Linking that to the ongoing current unrest in Turkana which has seen 9 security personnel lose their lives, he reminded the clergy to also pray for peace and security in Kenya.

The Head of State acknowledged the bandit attack in Turkana County on Saturday which claimed 11 lives.

He said his government is doing what they must do to restore security and peace in the troubled regions across the country.
“The spirit of conflict, as you all know, has also come to our country. We lost several people and several policemen yesterday in Turkana. We are doing what we must do as a government to make sure that we see the last of this kind of thing, so that our country can be peaceful and so that Kenya can play its rightful place being the anchor State in this region,” said President Ruto.
“Pray for our country so that the spirit of conflict and cattle rustling will be defeated and we are going to do our part as a government to make sure that we deal with our menace and keep peace in our country,” he added.

In Saturday’s bandit attack, the casualties included eight police officers, a local chief and two civilians.
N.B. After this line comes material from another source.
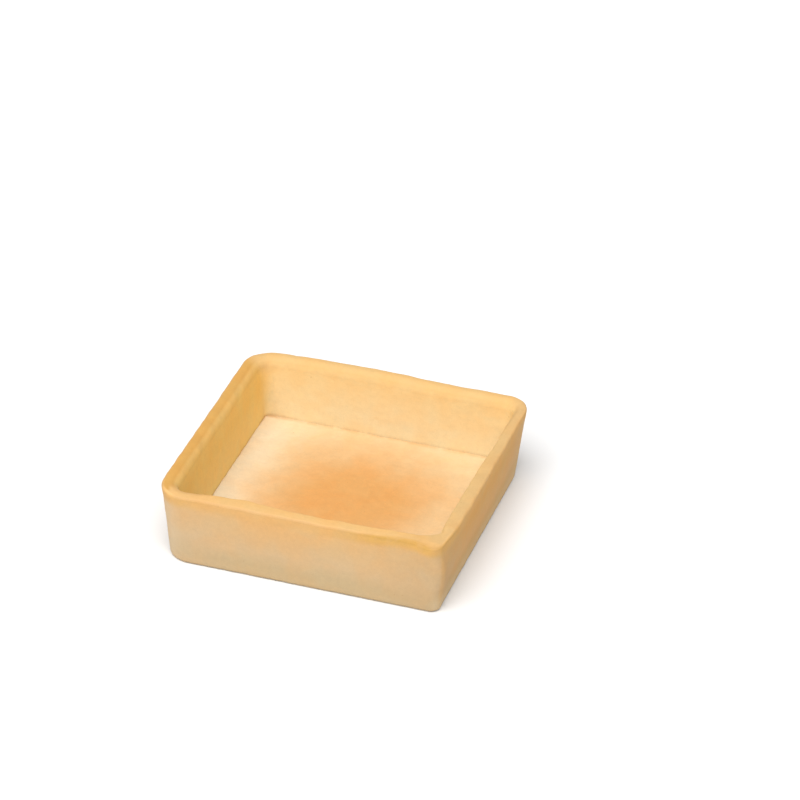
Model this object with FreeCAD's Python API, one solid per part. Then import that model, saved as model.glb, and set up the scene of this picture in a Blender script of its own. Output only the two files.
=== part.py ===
"""Square tart case of baked shortcrust pastry: an open, shallow tray with drafted walls.

It is lined from two pieces of rolled dough that bake together face to face:
  base_sheet  a flat square that fills the bottom of the tray
  wall_band   one strip bent round all four sides, reaching from the table to the rim

Millimetres, +Z up, origin at the centre of the underside. Writes parts/NODE.step.
"""

import FreeCAD
import Part

import math
import os

# Driving dimensions -----------------------------------------------------------------------
TOP_SIDE = 70.0  # outer side at the rim
BOTTOM_SIDE = 66.2  # outer side on the table; the difference is the mould's draft
HEIGHT = 19.0
WALL_AT_RIM = 3.7
WALL_AT_TABLE = 2.9  # the band thins towards the table
BASE_THICKNESS = 3.3

# Plan radii of the four corners, at the rim and at the table
OUTER_RADIUS_TOP = 6.5
OUTER_RADIUS_BOTTOM = 4.8
INNER_RADIUS_TOP = 3.2
INNER_RADIUS_BOTTOM = 1.8

RIM_OUTER_ROUND = 0.7
RIM_INNER_ROUND = 0.9
FOOT_ROUND = 0.6


def at_height(bottom_value, top_value, z):
    """A size that changes evenly from the table to the rim, read at height z."""
    return bottom_value + (top_value - bottom_value) * z / HEIGHT


def rounded_square(side, radius, z):
    """A closed wire: a square of that side with rounded corners, centred on the Z axis."""
    half = side / 2
    straight = half - radius
    diagonal = radius * math.sqrt(0.5)
    edges = []
    for quarter in range(4):
        turn = FreeCAD.Rotation(FreeCAD.Vector(0, 0, 1), 90 * quarter)

        def place(x, y):
            return turn.multVec(FreeCAD.Vector(x, y, 0)) + FreeCAD.Vector(0, 0, z)

        edges.append(Part.LineSegment(place(half, -straight), place(half, straight)).toShape())
        edges.append(
            Part.Arc(
                place(half, straight),
                place(straight + diagonal, straight + diagonal),
                place(straight, half),
            ).toShape()
        )
    return Part.Wire(edges)


def drafted_block(side, radius, low, high):
    """A solid between heights low and high; side and radius are functions of the height."""
    wires = [rounded_square(side(z), radius(z), z) for z in (low, high)]
    return Part.makeLoft(wires, True, True)


def outer_side(z):
    return at_height(BOTTOM_SIDE, TOP_SIDE, z)


def outer_radius(z):
    return at_height(OUTER_RADIUS_BOTTOM, OUTER_RADIUS_TOP, z)


def inner_side(z):
    return outer_side(z) - 2 * at_height(WALL_AT_TABLE, WALL_AT_RIM, z)


def inner_radius(z):
    return at_height(INNER_RADIUS_BOTTOM, INNER_RADIUS_TOP, z)


def edges_at(shape, z, inside, limit):
    """The edges lying at height z whose middle is inside, or outside, a square of half side limit."""
    found = []
    for edge in shape.Edges:
        box = edge.BoundBox
        if abs(box.ZMin - z) > 1e-4 or abs(box.ZMax - z) > 1e-4:
            continue
        reach = max(abs(box.Center.x), abs(box.Center.y))
        if (reach < limit) == inside:
            found.append(edge)
    return found


def make_wall_band():
    """The ring of four drafted walls, open top and bottom, with a rounded rim and foot."""
    outside = drafted_block(outer_side, outer_radius, 0, HEIGHT)
    cavity = drafted_block(inner_side, inner_radius, 0, HEIGHT)
    band = outside.cut(cavity)
    between_at_rim = (TOP_SIDE - WALL_AT_RIM) / 2
    between_at_foot = (BOTTOM_SIDE - WALL_AT_TABLE) / 2
    band = band.makeFillet(RIM_OUTER_ROUND, edges_at(band, HEIGHT, False, between_at_rim))
    band = band.makeFillet(RIM_INNER_ROUND, edges_at(band, HEIGHT, True, between_at_rim))
    return band.makeFillet(FOOT_ROUND, edges_at(band, 0, False, between_at_foot))


def make_base_sheet():
    """The floor: it fills the band's lower end, so its edge lies against the band all round."""
    return drafted_block(inner_side, inner_radius, 0, BASE_THICKNESS)


def main():
    os.makedirs("parts", exist_ok=True)
    nodes = {"wall_band": make_wall_band(), "base_sheet": make_base_sheet()}
    for name, shape in nodes.items():
        shape.exportStep(f"parts/{name}.step")
        size = shape.BoundBox
        print(
            f"{name}: {size.XLength:.2f} x {size.YLength:.2f} x {size.ZLength:.2f} mm, "
            f"{shape.Volume:.0f} mm3, valid {shape.isValid()}, solids {len(shape.Solids)}"
        )


main()
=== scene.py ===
"""Square tart case of baked shortcrust pastry: its two pieces of dough as they look after baking.

The CAD frame gives the sizes. Each piece of dough is a fine closed mesh with the unevenness of
hand-lined pastry, and a node material for its crumb and browning, with painted light and shade
in its colour. Blender's units are metres, +Z up; the shape functions work in millimetres and are
scaled when a mesh is made.
"""

import math

import bpy
import numpy as np
from mathutils import Matrix, Vector, kdtree, noise


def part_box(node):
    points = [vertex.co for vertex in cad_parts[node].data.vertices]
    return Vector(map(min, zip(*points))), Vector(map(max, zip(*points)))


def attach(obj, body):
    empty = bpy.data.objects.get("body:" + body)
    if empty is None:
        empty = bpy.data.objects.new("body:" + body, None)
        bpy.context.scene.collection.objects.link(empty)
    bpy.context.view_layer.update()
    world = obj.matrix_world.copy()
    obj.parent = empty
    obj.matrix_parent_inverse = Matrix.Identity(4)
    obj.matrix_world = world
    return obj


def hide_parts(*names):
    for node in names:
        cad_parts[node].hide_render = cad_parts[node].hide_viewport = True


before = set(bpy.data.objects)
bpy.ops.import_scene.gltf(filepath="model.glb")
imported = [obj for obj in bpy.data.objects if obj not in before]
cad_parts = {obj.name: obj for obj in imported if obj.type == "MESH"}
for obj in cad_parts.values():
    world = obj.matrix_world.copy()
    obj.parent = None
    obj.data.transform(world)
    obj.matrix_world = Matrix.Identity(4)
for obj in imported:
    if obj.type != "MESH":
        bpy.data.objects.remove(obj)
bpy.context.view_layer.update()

MM = 0.001

# ------------------------------------------------------------------------------------------
# Sizes in millimetres, from the CAD frame where it has them
# ------------------------------------------------------------------------------------------
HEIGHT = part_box("wall_band")[1].z / MM
WIDEST_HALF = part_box("wall_band")[1].x / MM
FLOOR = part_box("base_sheet")[1].z / MM
FLOOR_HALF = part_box("base_sheet")[1].x / MM

BAKING_SHRINK = 0.15  # of each outer face
OUTER_DRAFT = 0.1  # how far the outer face leans out for each millimetre of height
INNER_DRAFT = 0.058
RIM_OUTER_ROUND = 0.65
RIM_INNER_ROUND = 1.1
WORN_INNER_ROUND = 2.4  # of the rim's inner edge at the left and the back
FOOT_OUTER_ROUND = 1.0
FOOT_INNER_ROUND = 0.4
SHEET_EDGE_ROUND = 0.12  # of the base sheet, above and below
SHEET_EDGE_BAND = 0.06  # the outermost flat part of the sheet, made with its rounded edge
SEAM_GAP = 0.02  # between the base sheet's edge and the wall

# Plan radii of the corners in the order that the sides meet them: front right, back right,
# back left, front left
OUTER_RADII_AT_RIM = np.array([2.8, 5.5, 7.8, 6.8])
OUTER_RADII_AT_FOOT = np.array([2.2, 4.8, 5.5, 5.8])
INNER_RADII_AT_RIM = np.array([2.2, 2.6, 4.6, 3.0])
INNER_RADII_AT_FOOT = np.array([1.4, 1.6, 1.6, 1.7])
RADIUS_LOST = 0.8  # by the base sheet's corners, for each millimetre that a loop is drawn in

POINTS_A_SIDE = 180  # of each loop round the wall
FLOOR_RINGS = 86  # square rings of points from the middle of the base sheet to its edge

# How uneven the hand-lined case is, in millimetres
RIM_SWELL = 0.1  # long waves in the rim's height
RIM_WAVE = 0.17  # short ones
EDGE_WAVE = 0.24  # the rim's two edges sideways, against each other
EDGE_RIPPLE = 0.1  # both together
LIP = 0.04  # how far the rim stands out over the outer face
LIP_CHANGE = 0.1
THICKNESS_CHANGE = 0.16  # of the wall, on its inner face
FOOT_NIBBLE = 0.12
SEAM_WANDER = 0.16
SETTLED_LEFT = 0.5  # the inner left face near the floor
SETTLED_BACK = 0.4  # the inner back face near the floor
THICKER_FRONT = 0.9  # the front wall's rim, at the left
THICKER_RIGHT = 0.7  # the right wall's rim, towards the back
FILLED_CORNER = 3.6  # the inner front right corner at the rim
PINCHED_IN = 1.4  # the outer front right corner at the rim
PINCHED_OUT = 0.4  # the same corner below that
WRINKLE_SPACING = 3.4  # of the floor's faint round wrinkles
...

National Police Service spokesperson Bruno Shioso on Saturday said the slain officers were pursuing bandits believed to be from the Pokot community, who had earlier raided a village and stolen livestock.

He at the same time challenged the police force to step up and deliver on their responsibilities, saying his government had supported them by giving them financial autonomy.

“They don’t have to wait for the office of the president anymore. Such challenges, they now have their own resources and they can deploy them in the best way they know and I will be demanding of them results,” the Head of State said.
“They are always complaining that they were being curtailed by having to get funds from the office of the president. But meanwhile, let us pray for the wisdom of God to be upon them,” added Dr. Ruto.

President Ruto recently granted financial autonomy to the National Police Service by transferring its budget from the Office of the President and designating the Inspector-General as the accounting officer.